** Instructions to follow **
Each line from the beginning of the data below through the line containing "stem_rise = 31; // [15:1:60]" should be repeated exactly, please.

** Source material **
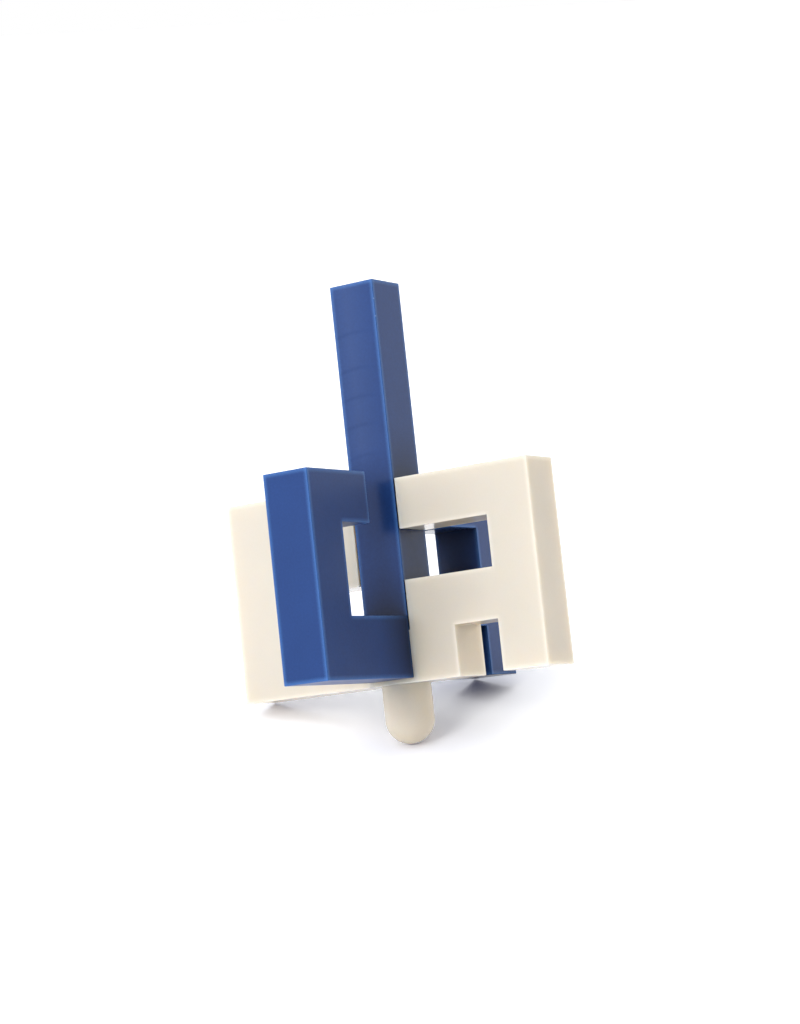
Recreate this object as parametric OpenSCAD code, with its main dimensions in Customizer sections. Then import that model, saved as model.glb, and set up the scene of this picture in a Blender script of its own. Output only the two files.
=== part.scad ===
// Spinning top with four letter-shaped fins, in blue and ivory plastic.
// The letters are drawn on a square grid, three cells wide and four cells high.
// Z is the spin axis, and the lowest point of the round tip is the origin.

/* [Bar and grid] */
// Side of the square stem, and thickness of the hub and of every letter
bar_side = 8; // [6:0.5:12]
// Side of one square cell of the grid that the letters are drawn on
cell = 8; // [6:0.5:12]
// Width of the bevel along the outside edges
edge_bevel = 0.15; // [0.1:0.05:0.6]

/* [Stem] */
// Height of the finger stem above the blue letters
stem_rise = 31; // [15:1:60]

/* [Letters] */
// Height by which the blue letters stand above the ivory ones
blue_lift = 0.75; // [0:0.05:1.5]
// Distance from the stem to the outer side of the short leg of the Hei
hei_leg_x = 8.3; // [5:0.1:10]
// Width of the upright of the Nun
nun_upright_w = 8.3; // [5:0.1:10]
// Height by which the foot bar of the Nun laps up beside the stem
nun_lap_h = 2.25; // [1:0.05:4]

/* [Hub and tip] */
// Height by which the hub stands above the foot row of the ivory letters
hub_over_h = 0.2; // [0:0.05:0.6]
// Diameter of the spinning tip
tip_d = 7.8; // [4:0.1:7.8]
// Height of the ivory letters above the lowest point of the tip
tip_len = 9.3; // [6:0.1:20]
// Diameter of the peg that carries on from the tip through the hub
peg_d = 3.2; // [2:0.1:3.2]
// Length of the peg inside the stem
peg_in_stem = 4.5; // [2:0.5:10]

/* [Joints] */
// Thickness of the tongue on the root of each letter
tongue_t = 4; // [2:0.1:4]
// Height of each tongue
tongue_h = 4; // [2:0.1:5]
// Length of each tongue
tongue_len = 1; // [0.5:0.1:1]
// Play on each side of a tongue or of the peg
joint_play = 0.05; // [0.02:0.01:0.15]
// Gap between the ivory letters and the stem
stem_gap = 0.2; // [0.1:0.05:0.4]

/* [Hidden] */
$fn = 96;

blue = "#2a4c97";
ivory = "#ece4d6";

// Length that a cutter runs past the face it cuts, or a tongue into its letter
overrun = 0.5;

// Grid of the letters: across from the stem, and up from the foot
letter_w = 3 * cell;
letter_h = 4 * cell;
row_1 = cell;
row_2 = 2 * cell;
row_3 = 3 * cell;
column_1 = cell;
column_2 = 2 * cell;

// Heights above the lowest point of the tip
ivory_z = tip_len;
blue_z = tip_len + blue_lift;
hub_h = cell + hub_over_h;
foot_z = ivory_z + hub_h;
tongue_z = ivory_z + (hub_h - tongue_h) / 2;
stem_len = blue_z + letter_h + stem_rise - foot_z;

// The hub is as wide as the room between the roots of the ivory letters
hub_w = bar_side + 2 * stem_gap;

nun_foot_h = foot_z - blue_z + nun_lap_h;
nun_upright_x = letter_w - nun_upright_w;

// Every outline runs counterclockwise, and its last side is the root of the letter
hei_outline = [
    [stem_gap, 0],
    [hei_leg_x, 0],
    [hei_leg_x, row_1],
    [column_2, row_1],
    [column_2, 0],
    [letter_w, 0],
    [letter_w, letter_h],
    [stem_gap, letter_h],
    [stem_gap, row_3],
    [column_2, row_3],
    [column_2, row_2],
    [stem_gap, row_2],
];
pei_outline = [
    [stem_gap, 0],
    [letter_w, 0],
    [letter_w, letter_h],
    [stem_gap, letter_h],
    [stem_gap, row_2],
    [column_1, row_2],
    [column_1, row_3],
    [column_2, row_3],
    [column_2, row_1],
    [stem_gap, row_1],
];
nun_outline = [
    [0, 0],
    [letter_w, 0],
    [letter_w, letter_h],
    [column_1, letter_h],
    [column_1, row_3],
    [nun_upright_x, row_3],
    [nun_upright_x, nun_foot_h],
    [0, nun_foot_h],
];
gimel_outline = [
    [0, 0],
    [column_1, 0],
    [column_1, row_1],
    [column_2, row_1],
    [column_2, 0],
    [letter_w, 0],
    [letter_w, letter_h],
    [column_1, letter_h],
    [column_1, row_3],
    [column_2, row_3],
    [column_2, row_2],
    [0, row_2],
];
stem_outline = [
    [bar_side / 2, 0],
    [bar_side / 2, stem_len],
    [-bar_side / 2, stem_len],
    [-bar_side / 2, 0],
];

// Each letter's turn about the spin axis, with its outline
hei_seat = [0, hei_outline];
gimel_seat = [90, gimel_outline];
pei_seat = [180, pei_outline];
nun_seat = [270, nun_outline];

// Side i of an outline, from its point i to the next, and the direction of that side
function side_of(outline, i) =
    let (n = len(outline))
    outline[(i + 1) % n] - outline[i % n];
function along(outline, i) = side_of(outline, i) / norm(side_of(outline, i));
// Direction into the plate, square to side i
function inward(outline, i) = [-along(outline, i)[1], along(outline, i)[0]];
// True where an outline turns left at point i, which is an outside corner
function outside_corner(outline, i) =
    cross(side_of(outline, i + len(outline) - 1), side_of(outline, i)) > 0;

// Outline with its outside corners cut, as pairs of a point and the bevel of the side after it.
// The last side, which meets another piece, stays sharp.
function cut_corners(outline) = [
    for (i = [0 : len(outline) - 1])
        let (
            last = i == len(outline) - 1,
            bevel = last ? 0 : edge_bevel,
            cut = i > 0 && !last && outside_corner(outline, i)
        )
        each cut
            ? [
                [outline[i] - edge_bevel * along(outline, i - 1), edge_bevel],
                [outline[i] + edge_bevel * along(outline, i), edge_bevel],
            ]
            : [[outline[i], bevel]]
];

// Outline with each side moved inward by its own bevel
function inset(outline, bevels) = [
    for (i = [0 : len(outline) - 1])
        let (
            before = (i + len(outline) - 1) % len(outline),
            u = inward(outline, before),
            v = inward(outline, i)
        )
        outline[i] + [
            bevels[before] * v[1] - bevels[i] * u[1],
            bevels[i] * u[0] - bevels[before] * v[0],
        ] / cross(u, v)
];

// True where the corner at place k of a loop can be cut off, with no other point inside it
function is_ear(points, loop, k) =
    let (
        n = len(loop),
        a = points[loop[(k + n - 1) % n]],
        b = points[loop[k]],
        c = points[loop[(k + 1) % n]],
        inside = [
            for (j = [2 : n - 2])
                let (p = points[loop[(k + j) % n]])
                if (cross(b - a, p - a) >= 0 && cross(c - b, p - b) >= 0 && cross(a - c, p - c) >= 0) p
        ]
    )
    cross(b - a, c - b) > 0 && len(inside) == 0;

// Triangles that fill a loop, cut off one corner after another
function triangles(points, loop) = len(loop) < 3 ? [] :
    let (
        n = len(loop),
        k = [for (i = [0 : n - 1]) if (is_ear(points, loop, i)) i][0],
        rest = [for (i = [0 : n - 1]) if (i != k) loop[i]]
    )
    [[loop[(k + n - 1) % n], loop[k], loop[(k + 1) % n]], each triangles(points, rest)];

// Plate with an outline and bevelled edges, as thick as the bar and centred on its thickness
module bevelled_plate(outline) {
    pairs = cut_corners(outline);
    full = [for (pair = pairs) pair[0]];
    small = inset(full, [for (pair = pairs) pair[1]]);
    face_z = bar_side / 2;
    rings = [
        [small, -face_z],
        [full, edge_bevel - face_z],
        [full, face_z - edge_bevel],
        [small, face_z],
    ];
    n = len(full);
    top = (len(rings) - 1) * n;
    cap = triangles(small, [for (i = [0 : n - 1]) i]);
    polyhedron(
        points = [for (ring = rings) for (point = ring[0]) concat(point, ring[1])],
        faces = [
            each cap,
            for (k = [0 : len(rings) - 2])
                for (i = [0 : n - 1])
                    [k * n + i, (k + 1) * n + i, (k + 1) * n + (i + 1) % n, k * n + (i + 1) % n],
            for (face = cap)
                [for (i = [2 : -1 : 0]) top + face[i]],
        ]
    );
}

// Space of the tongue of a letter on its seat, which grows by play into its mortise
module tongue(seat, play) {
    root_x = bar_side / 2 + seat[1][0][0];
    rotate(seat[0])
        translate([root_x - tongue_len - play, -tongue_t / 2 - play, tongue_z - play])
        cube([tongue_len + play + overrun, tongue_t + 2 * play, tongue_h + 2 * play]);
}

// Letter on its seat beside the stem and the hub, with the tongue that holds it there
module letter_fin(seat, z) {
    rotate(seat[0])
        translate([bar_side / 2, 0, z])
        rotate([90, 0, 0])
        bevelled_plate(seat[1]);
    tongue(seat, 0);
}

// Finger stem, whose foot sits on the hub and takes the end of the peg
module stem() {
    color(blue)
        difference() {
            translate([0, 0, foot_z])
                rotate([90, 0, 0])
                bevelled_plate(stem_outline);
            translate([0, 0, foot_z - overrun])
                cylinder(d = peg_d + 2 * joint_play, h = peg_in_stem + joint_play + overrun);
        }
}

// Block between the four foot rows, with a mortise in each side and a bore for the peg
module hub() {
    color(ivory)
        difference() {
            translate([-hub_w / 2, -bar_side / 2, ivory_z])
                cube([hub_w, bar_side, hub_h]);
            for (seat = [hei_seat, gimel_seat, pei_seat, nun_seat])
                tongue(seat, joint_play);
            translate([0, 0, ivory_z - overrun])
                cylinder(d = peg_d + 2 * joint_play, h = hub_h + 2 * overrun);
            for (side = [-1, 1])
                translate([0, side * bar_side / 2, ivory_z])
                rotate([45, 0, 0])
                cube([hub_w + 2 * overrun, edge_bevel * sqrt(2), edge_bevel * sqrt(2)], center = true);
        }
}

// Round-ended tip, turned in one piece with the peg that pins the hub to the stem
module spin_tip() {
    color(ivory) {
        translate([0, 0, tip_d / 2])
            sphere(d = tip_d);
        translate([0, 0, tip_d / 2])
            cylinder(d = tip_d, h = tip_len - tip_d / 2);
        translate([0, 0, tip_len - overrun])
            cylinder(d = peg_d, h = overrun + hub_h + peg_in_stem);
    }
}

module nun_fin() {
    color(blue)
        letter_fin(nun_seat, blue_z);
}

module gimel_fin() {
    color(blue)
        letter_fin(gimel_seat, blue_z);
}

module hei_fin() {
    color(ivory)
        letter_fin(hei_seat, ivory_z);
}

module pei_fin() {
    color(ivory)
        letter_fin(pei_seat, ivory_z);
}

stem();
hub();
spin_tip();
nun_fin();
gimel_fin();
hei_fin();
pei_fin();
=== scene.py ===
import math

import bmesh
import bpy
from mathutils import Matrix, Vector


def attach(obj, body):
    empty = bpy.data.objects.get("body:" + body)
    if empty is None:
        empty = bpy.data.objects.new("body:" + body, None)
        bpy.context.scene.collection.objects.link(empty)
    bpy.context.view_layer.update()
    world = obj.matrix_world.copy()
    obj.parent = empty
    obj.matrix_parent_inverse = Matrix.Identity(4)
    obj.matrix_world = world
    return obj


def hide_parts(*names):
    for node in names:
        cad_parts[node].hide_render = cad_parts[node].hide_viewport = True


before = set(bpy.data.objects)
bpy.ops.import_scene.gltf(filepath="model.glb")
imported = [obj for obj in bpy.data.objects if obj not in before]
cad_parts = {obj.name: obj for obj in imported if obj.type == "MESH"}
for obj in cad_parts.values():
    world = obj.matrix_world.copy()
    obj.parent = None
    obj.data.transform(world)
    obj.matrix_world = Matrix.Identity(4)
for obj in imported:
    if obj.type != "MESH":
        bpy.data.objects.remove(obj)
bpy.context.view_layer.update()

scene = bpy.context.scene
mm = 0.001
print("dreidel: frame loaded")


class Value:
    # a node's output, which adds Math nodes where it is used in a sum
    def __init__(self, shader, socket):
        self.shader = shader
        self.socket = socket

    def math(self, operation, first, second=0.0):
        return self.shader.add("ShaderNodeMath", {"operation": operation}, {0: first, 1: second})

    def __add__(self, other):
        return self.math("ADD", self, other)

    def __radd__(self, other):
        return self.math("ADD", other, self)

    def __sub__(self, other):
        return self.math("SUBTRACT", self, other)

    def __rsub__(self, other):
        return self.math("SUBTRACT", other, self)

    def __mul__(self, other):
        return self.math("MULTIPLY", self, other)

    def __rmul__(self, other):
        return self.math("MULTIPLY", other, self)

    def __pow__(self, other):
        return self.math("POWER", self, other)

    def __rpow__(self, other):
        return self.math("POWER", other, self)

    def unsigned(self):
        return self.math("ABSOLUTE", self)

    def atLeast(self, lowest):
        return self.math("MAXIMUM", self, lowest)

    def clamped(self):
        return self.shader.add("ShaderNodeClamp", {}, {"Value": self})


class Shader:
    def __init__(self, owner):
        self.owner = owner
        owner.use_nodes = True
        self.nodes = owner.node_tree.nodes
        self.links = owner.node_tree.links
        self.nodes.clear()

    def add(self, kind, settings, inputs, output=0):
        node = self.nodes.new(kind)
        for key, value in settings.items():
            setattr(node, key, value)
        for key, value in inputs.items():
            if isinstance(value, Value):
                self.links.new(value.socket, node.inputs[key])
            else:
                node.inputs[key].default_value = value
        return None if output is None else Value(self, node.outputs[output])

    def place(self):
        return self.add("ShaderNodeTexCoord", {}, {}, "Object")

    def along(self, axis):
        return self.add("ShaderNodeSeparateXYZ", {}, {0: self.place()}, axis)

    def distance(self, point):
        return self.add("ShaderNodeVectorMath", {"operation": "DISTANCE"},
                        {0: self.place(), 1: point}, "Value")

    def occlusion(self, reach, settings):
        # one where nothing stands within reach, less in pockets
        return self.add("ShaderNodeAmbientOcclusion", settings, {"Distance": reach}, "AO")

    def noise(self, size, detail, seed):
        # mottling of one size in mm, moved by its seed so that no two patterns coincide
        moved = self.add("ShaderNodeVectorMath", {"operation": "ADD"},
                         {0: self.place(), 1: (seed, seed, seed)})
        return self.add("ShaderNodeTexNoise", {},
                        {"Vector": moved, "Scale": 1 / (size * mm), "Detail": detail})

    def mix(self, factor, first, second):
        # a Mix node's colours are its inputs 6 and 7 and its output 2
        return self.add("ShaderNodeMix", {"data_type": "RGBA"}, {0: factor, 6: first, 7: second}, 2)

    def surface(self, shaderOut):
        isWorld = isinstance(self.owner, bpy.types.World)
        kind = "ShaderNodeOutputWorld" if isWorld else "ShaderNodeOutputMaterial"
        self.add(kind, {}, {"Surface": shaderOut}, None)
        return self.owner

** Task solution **
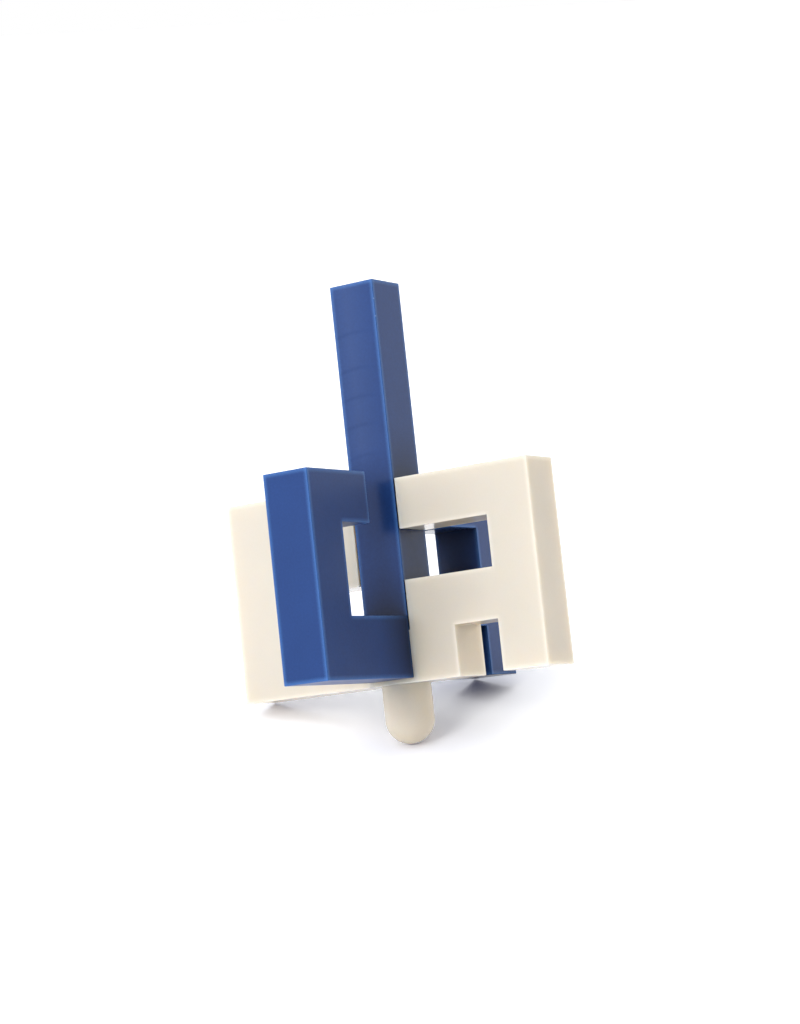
Recreate this object as parametric OpenSCAD code, with its main dimensions in Customizer sections. Then import that model, saved as model.glb, and set up the scene of this picture in a Blender script of its own. Output only the two files.
=== part.scad ===
// Spinning top with four letter-shaped fins, in blue and ivory plastic.
// The letters are drawn on a square grid, three cells wide and four cells high.
// Z is the spin axis, and the lowest point of the round tip is the origin.

/* [Bar and grid] */
// Side of the square stem, and thickness of the hub and of every letter
bar_side = 8; // [6:0.5:12]
// Side of one square cell of the grid that the letters are drawn on
cell = 8; // [6:0.5:12]
// Width of the bevel along the outside edges
edge_bevel = 0.15; // [0.1:0.05:0.6]

/* [Stem] */
// Height of the finger stem above the blue letters
stem_rise = 31; // [15:1:60]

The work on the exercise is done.